Comme beaucoup de pays situés au cœur du continent africain, le Tchad peine à fluidifier ses échanges commerciaux avec le reste du continent africain. Etant enclavé sans débouché sur la mer et avec un transport aérien quasi-inexistant, le pays dépend à 90% des ports maritimes des pays voisins comme le Nigéria, le Cameroun et le Soudan pour l’exportation de ses matières premières et l’importation des produits manufacturés. Cette situation n’est pas sans conséquence sur son économie, déjà trop dépendante des matières premières.
Le défi des échanges transfrontaliers
Avec des voies terrestres dégradées et dans certaines parties frontalières, inexistantes et l’inexistence des réseaux ferroviaires qui relient les grandes villes du Tchad aux frontières voisines, les trajets vers les ports des pays voisins deviennent de plus en plus pénibles et périlleuses pour les transits des marchandises dont dépendent des marchés tchadiens.
D’après le syndicat des transporteurs et transitaires tchadiens, pour un transit terrestre des marchandises du port de Lagos au Nigéria vers N’Djamena, long seulement de près de 1.800Km, par exemple, le transport dure entre 8 à 12 jours.
Cette problématique de commerce transfrontalier dont est confronté le Tchad est accentuée par les taxes de transports et des postes de contrôles imposées par les pays voisins tout au long des trajets. Par exemple, pour un corridor N’Djamena – Douala, long seulement de 1.500Km, on dénombre environ 60 postes de contrôles et des taxes.
D’après une récente étude de la Banque africaine de développement, publiée en avril 2019, quelques 4.995 camions qui transitent chaque mois sur ce corridor Douala-N’Djamena versent chacun entre 3.500 et 5.500 FCFA à chaque poste et à chaque transit, soit entre 17,4 millions et 27,4 millions francs CFA par mois.

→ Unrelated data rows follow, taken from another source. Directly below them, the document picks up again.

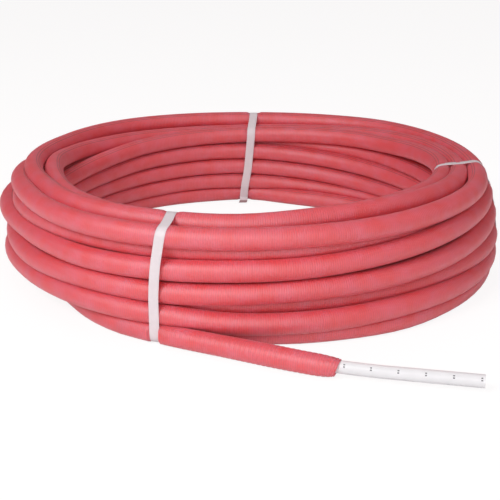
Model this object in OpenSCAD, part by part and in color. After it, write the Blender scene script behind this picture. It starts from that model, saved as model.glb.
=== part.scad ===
// Coil of foam-covered plastic water pipe, lying flat, tied with three flat straps.
// Millimetres. The origin is on the coil's axis, level with the ground it lies on.

/* [Pipe] */
// Outer diameter of the bare pipe
pipe_od = 17; // [12:0.5:25]
// Bore of the bare pipe
pipe_id = 12.8; // [8:0.1:18]
// Length of bare pipe that stands out of the cover
pipe_bare = 178; // [130:1:300]

/* [Foam cover] */
// Wall of the foam on the wound turns
cover_wall = 6.5; // [4:0.5:12]
// Wall of the foam on the free end, where it is pulled thinner
tail_wall = 5.5; // [3:0.5:10]
// Clearance between the pipe and the foam all round
cover_clear = 0.2; // [0.1:0.05:0.5]

/* [Coil] */
// Clear diameter of the coil's eye
eye_d = 620; // [400:5:900]
// Number of upright columns of turns across the winding
columns = 5; // [3:1:7]
// Number of turns in a full column
rows = 5; // [3:1:8]
// How much less than one cover diameter neighbouring columns stand apart
column_nest = 12.5; // [8:0.5:14]
// How much more than one cover diameter the turns of a column stand apart
row_slack = 4; // [0:0.5:6]
// How far the solid filling stays behind the centres of the outermost turns
core_inset = 4; // [1:0.5:8]

/* [Free end] */
// Bearing at which the free end leaves the coil, from +X
tail_bearing = -116.4; // [-180:0.1:180]
// Straight length of the free end before its bend
tail_straight = 250; // [150:5:400]
// Radius of the bend in the free end
tail_bend_r = 560; // [350:10:900]
// Angle of the bend in the free end
tail_bend = 14; // [4:1:30]
// How much the diameters draw in round the bend
bend_draw = 0.2; // [0.1:0.05:0.4]
// Length of covered free end, from where it leaves the coil
tail_covered = 322; // [200:1:500]

/* [Straps] */
// Width of a strap
strap_w = 12; // [8:0.5:20]
// Thickness of a strap
strap_t = 0.8; // [0.5:0.1:1.5]
// How far a strap pulls the foam in
strap_bite = 1.5; // [1:0.1:2.2]
// Clearance between a strap and the foam
strap_clear = 0.2; // [0.1:0.05:0.4]
// Bearing of the front strap, from +X
front_bearing = -110; // [-112:1:-108]
// Bearing of the back strap, from +X
back_bearing = 90; // [60:1:120]
// Bearing of the side strap, from +X
side_bearing = -4; // [-30:1:30]
// Length of the back strap's loose end inside the eye
loose_end = 14; // [6:1:25]

/* [Hidden] */
$fn = 72;

cover_od = pipe_od + 2 * cover_wall;
cover_r = cover_od / 2;
column_pitch = cover_od - column_nest;
row_pitch = cover_od + row_slack;
first_r = eye_d / 2 + cover_r;
last_r = first_r + (columns - 1) * column_pitch;
coil_h = cover_od + (rows - 1) * row_pitch;
coil_r = last_r + cover_r;
tail_od = pipe_od + 2 * tail_wall;
hole_od = pipe_od + 2 * cover_clear;
bend_len = tail_bend_r * tail_bend * PI / 180;
bend_lap = 0.5;
overrun = 1;
margin = 6;

// Number of turns in column c: every second column sits half a row up, with one turn less
function column_rows(c) = rows - c % 2;
function bend_angle(len) = len / tail_bend_r * 180 / PI;
function turn_r(c) = first_r + c * column_pitch;
function turn_z(c, k) = cover_r + (k + (c % 2) / 2) * row_pitch;

// Section of the winding: the turns, and a filling for the hidden hollows between them
module winding_section() {
    for (c = [0 : columns - 1], k = [0 : column_rows(c) - 1])
        translate([turn_r(c), turn_z(c, k)]) circle(r = cover_r);
    translate([first_r + core_inset, cover_r + core_inset])
        square([last_r - first_r - 2 * core_inset, coil_h - cover_od - 2 * core_inset]);
}

// Puts a child, drawn along +X from the leaving point, on the free end's line
module on_tail() {
    rotate([0, 0, tail_bearing])
        translate([last_r, 0, cover_r]) rotate([0, 0, 90]) children();
}

// Round rod along the free end, from start to end: straight, the bend, straight again.
// The wall draws in a hair round the bend, and the bend laps into both straights.
module tail_rod(start, end, d) {
    turned = min(max(end - tail_straight, 0), bend_len);
    last = max(end - tail_straight - bend_len, 0);
    lap = last > 0 ? bend_lap : 0;
    translate([start, 0, 0]) rotate([0, 90, 0]) cylinder(d = d, h = min(end, tail_straight) - start);
    if (turned > 0)
        translate([tail_straight, tail_bend_r, 0]) rotate([0, 0, -90 - bend_angle(bend_lap)])
            rotate_extrude(angle = bend_angle(bend_lap + turned + lap))
                translate([tail_bend_r, 0]) circle(d = d - bend_draw);
    if (last > 0)
        translate([tail_straight, tail_bend_r, 0]) rotate([0, 0, tail_bend])
            translate([0, -tail_bend_r, 0]) rotate([0, 90, 0]) cylinder(d = d, h = last);
}

// Rectangle with round corners, low corner at x0, z0
module round_rect(x0, z0, x1, z1, r) {
    translate([x0 + r, z0]) square([x1 - x0 - 2 * r, z1 - z0]);
    translate([x0, z0 + r]) square([x1 - x0, z1 - z0 - 2 * r]);
    for (x = [x0 + r, x1 - r], z = [z0 + r, z1 - r])
        translate([x, z]) circle(r = r);
}

// Outline of a strap's loop, grown outwards from the face that meets the foam
module loop_outline(grow) {
    inset = strap_bite - grow;
    round_rect(eye_d / 2 + inset, inset, coil_r - inset, coil_h - inset, cover_r - inset);
}

// Stands a flat outline up in the winding's section at a bearing, w thick
module across_winding(bearing, w) {
    rotate([0, 0, bearing]) rotate([90, 0, 0])
        translate([0, 0, -w / 2]) linear_extrude(w) children();
}

// What a strap presses away from the foam
module strap_channel(bearing) {
    across_winding(bearing, strap_w + 2 * strap_clear)
        difference() {
            translate([eye_d / 2 - margin, -margin])
                square([coil_r - eye_d / 2 + 2 * margin, coil_h + 2 * margin]);
            loop_outline(-strap_clear);
        }
}

module strap(bearing) {
    across_winding(bearing, strap_w)
        difference() {
            loop_outline(strap_t);
            loop_outline(0);
        }
}

module foam_cover() {
    color([0.86, 0.30, 0.33])
        difference() {
            union() {
                rotate_extrude() winding_section();
                on_tail() tail_rod(0, tail_covered, tail_od);
            }
            on_tail() tail_rod(-overrun, tail_covered + overrun, hole_od);
            for (b = [front_bearing, back_bearing, side_bearing]) strap_channel(b);
        }
}

module water_pipe() {
    color([0.93, 0.94, 0.96])
        on_tail() difference() {
            tail_rod(0, tail_covered + pipe_bare, pipe_od);
            tail_rod(-overrun, tail_covered + pipe_bare + overrun, pipe_id);
        }
}

module front_strap() {
    color([0.95, 0.93, 0.94]) strap(front_bearing);
}

// The back strap's loose end runs on from its lower leg into the eye
module back_strap() {
    color([0.90, 0.85, 0.88]) {
        strap(back_bearing);
        across_winding(back_bearing, strap_w)
            translate([eye_d / 2 - loose_end, strap_bite - strap_t])
                square([loose_end + cover_r, strap_t]);
    }
}

module side_strap() {
    color([0.95, 0.93, 0.94]) strap(side_bearing);
}

foam_cover();
water_pipe();
front_strap();
back_strap();
side_strap();
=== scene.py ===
"""Looks of a coil of foam-covered plastic water pipe, tied with flat plastic straps.

The coil is one covered pipe wound into 23 turns. Its winding is laid out as listed stations of
bearing, radius and height, pressed together slice by slice until the turns rest on each other,
and skinned as one long soft tube. Everything is in metres unless a name says otherwise.
"""

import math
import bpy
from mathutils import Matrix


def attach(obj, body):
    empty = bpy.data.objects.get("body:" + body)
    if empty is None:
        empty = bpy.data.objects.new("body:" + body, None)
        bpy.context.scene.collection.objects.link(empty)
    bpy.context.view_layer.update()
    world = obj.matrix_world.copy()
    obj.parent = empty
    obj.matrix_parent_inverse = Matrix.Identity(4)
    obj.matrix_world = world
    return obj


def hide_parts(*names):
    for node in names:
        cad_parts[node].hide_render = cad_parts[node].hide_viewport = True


bl_info = {
    "name": "Covered Pipe Coil",
    "version": (1, 0, 0),
    "blender": (4, 5, 0),
    "location": "3D View > Sidebar > Pipe Coil",
    "description": "Builds a coil of foam-covered plastic pipe tied with straps",
    "category": "Object",
}

import bpy
import numpy as np
from bpy.props import FloatProperty, FloatVectorProperty, IntProperty, PointerProperty
from mathutils import Vector

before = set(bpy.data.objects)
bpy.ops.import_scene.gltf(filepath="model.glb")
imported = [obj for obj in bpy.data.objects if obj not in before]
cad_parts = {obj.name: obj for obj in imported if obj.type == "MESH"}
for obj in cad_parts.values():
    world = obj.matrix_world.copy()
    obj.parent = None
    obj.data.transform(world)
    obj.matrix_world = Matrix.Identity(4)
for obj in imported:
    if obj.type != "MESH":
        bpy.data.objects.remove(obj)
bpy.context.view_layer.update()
MM = 0.001
FULL_TURN = 360.0
# Least height of anything that lies on the ground.
GROUND_GAP = 0.1 * MM

# ------------------------------------ the winding, as it is laid
# Bearings are in degrees from +X, rising counter-clockwise; radii and heights are millimetres.
# A turn runs from TURN_START to 360 degrees on, and each starts where the one before it ends.
TURN_START = -140.0

# A turn given by one pair (radius, height) is buried and lies on that bed. It keeps its bed up to
# BED_END, and from BED_START on it lies on the next turn's. A turn that shows is given by stations
# (bearing, radius, height); a fourth value of 0 marks a station where it is buried too.
BED_END = 40.0
BED_START = 200.0
# Where buried lengths stay, by bearing: least and greatest radius, least and greatest height, and
# the greatest radius of a turn that lies on the ground. The last one grows with height.
BURIED_LIMITS = (
    (-180, 342, 370, 22, 138, 354), (-168, 342, 364, 36, 138, 354), (-125, 342, 366, 36, 138, 380),
    (-108, 342, 373, 16, 138, 380), (-20, 342, 373, 16, 136, 380), (5, 347, 373, 16, 126, 380),
    (40, 347, 373, 16, 118, 380), (60, 345, 370, 16, 112, 380), (105, 345, 370, 16, 112, 372),
    (140, 345, 372, 16, 114, 352), (165, 342, 370, 16, 122, 350), (180, 342, 370, 22, 136, 354),
)

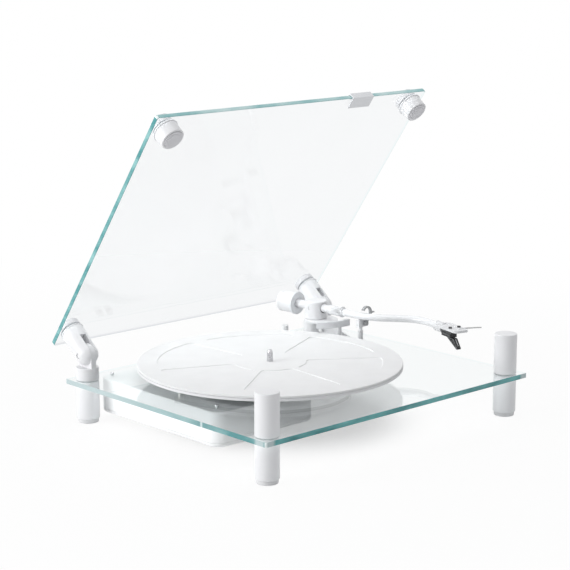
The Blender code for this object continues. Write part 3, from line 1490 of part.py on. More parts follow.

Au-delà des tracasseries de transport et des taxes routières vers les ports lointains, les opérateurs économiques tchadiens sont aussi souvent confrontés à la fermeture des frontières terrestres des pays voisins dont dépendent les importations et les exportations du Tchad. Des décisions qui sont souvent motivées, soit par des situations sécuritaires, soit des raisons économiques et politiques.
Le libre-échange continental, une aubaine pour le désenclavement
Le lancement officiel de la Zone de libre-échange continentale africaine (ZLECAF) et sa ratification par au moins 22 pays, a été accueilli comme une lueur d’espoir pour l’économie tchadienne qui a tant souffert depuis des décennies des taxes sur les échanges transfrontaliers à cause de la situation géographie du pays.
Cette initiative africaine qui tende vers la suppression des droits de douane sur la plupart des marchandises, ôter les obstacles non tarifaires freinant les échanges commerciaux inter-régionaux et de créer un marché unique continental où la main d’œuvre et les capitaux circuleront librement, devrait permettre au Tchad de désenclaver son économie et de profiter des installations portuaires des autres pays ayant ouverture sur la mer.
Avec plus de 100 millions de têtes de bétails et une superficie de terre agricole estimée à 39 millions d’hectares, le pays peut rapidement devenir l’un des grands exportateurs des produits agroalimentaires dans la zone de libre-échange continentale africaine. Le Tchad pourra ainsi ouvrir ses marchés aux produits manufacturés des pays mieux industrialisés du continent et exporter facilement ses matières premières vers ceux-ci en attendant d’acquérir des compétences et des installations industrielles pour la transformation surplace de ses produits animaliers et agricoles.
Conscient des solutions qu’apporte cette initiative africaine au désenclavement économique du pays, le Tchad a été l’un des tout premiers Etats du continent à avoir signé et ratifié l’Accord-cadre sur la ZLECAF et à ajuster ses législations nationales pour se conformer aux nouveaux mécanismes d’intégration intracontinentale. L’espoir du développement économique du Tchad est désormais lié à l’entrée en vigueur effectif de la ZLECAF.